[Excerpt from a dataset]
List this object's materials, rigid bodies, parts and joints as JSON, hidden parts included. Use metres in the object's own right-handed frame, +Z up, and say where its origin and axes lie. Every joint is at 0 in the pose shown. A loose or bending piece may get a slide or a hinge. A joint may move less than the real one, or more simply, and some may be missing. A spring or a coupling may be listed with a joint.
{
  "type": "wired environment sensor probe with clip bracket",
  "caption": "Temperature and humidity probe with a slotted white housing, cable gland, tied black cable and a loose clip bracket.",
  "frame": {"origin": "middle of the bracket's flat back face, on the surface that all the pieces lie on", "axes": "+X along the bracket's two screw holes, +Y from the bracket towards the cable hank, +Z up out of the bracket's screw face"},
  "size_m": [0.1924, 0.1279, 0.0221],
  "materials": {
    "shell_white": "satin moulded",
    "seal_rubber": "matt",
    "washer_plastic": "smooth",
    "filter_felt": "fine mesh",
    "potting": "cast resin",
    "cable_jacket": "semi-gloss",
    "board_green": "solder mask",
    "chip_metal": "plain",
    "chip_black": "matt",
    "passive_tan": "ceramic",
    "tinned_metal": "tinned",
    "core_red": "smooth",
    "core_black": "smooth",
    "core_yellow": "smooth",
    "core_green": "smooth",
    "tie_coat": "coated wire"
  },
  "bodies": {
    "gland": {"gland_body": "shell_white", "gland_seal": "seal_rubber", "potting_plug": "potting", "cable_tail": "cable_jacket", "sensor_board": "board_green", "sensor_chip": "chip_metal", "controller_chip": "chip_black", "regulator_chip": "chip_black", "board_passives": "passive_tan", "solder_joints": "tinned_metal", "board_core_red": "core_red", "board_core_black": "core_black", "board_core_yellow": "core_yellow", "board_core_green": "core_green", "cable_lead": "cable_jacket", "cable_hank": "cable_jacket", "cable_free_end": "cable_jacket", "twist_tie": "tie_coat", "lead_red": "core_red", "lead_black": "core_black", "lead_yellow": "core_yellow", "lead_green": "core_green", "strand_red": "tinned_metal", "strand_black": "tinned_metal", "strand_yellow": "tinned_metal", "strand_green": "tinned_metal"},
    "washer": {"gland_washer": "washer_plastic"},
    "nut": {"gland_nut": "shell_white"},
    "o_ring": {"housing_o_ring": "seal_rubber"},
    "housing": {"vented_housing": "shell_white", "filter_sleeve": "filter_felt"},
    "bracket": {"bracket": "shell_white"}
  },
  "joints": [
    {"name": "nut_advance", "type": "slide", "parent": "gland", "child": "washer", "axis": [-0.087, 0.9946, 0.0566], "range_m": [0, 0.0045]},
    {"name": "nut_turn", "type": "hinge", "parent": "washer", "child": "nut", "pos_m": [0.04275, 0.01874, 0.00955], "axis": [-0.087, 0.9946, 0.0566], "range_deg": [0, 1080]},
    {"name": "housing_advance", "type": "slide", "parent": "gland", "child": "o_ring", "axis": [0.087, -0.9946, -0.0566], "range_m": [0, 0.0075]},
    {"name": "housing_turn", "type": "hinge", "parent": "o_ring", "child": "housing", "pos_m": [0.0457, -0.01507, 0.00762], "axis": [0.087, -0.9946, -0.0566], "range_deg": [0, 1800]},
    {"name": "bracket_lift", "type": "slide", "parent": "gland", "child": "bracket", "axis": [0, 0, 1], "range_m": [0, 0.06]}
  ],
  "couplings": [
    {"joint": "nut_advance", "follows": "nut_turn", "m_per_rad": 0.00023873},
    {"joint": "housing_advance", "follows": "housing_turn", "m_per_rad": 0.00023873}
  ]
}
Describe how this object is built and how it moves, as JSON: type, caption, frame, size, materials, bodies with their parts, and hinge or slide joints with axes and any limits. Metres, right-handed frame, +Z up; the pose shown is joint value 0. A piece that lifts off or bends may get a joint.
--
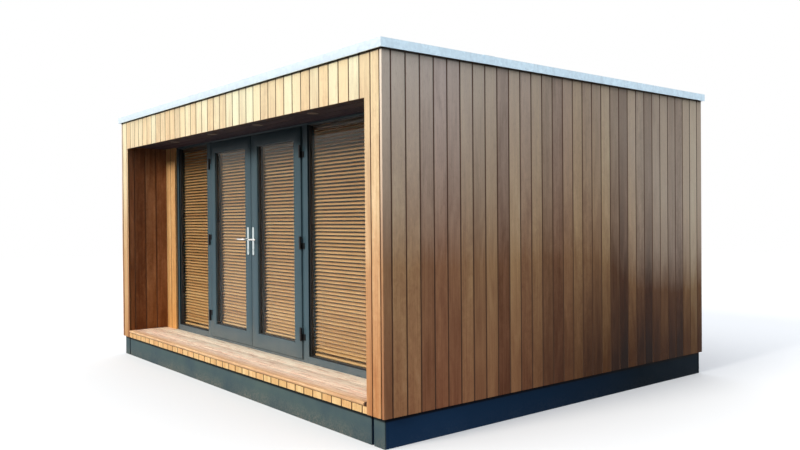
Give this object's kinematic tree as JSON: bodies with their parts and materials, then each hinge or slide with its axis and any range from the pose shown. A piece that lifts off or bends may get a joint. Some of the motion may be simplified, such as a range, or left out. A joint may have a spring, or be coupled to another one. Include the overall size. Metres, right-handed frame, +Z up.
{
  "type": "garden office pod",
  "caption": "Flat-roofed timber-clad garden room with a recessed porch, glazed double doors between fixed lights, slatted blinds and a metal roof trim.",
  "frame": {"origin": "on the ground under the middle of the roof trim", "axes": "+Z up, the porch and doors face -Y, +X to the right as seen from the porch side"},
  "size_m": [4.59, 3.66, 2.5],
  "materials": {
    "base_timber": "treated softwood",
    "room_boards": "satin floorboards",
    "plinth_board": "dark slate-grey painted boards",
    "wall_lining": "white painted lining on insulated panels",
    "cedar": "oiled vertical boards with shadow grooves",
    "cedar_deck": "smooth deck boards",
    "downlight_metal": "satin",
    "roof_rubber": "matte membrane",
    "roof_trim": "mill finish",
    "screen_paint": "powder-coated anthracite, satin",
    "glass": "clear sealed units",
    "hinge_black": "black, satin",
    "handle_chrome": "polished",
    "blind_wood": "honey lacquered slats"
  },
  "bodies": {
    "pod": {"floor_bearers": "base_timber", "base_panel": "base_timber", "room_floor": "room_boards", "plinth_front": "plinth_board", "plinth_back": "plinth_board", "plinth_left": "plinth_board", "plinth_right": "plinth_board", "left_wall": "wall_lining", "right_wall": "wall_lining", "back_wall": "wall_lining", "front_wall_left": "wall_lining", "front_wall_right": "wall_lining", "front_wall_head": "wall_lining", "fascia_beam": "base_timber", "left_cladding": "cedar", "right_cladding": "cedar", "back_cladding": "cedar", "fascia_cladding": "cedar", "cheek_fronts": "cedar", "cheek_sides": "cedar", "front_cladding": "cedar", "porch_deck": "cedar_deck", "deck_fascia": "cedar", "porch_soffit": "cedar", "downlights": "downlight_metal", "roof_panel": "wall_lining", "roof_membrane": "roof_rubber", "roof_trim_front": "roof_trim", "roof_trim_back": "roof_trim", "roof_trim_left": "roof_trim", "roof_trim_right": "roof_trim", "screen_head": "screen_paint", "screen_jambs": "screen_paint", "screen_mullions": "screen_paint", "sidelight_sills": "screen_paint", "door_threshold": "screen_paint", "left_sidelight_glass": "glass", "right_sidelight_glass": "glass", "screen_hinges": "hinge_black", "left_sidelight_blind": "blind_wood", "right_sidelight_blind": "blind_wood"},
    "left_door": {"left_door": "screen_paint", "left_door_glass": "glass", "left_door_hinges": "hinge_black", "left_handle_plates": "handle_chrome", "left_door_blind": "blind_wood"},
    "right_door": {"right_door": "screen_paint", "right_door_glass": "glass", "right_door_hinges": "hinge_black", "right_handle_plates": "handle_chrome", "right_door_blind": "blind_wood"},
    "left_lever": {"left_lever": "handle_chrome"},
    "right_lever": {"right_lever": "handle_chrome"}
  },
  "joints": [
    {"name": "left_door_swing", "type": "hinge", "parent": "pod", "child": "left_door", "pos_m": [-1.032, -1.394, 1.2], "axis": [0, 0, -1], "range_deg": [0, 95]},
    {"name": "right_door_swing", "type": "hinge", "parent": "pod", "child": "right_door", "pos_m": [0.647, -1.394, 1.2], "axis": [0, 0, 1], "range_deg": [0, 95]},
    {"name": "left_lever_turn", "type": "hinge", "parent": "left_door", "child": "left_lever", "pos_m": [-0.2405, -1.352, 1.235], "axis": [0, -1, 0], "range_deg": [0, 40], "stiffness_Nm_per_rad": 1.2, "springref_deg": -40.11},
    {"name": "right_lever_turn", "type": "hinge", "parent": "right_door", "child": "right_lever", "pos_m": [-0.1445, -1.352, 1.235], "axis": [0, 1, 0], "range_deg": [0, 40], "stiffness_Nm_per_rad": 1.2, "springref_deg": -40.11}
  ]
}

[Task prompt]:
Copy, from the material above, each line in which the string "lifts" occurs.

[Correct output]:
Describe how this object is built and how it moves, as JSON: type, caption, frame, size, materials, bodies with their parts, and hinge or slide joints with axes and any limits. Metres, right-handed frame, +Z up; the pose shown is joint value 0. A piece that lifts off or bends may get a joint.
Give this object's kinematic tree as JSON: bodies with their parts and materials, then each hinge or slide with its axis and any range from the pose shown. A piece that lifts off or bends may get a joint. Some of the motion may be simplified, such as a range, or left out. A joint may have a spring, or be coupled to another one. Include the overall size. Metres, right-handed frame, +Z up.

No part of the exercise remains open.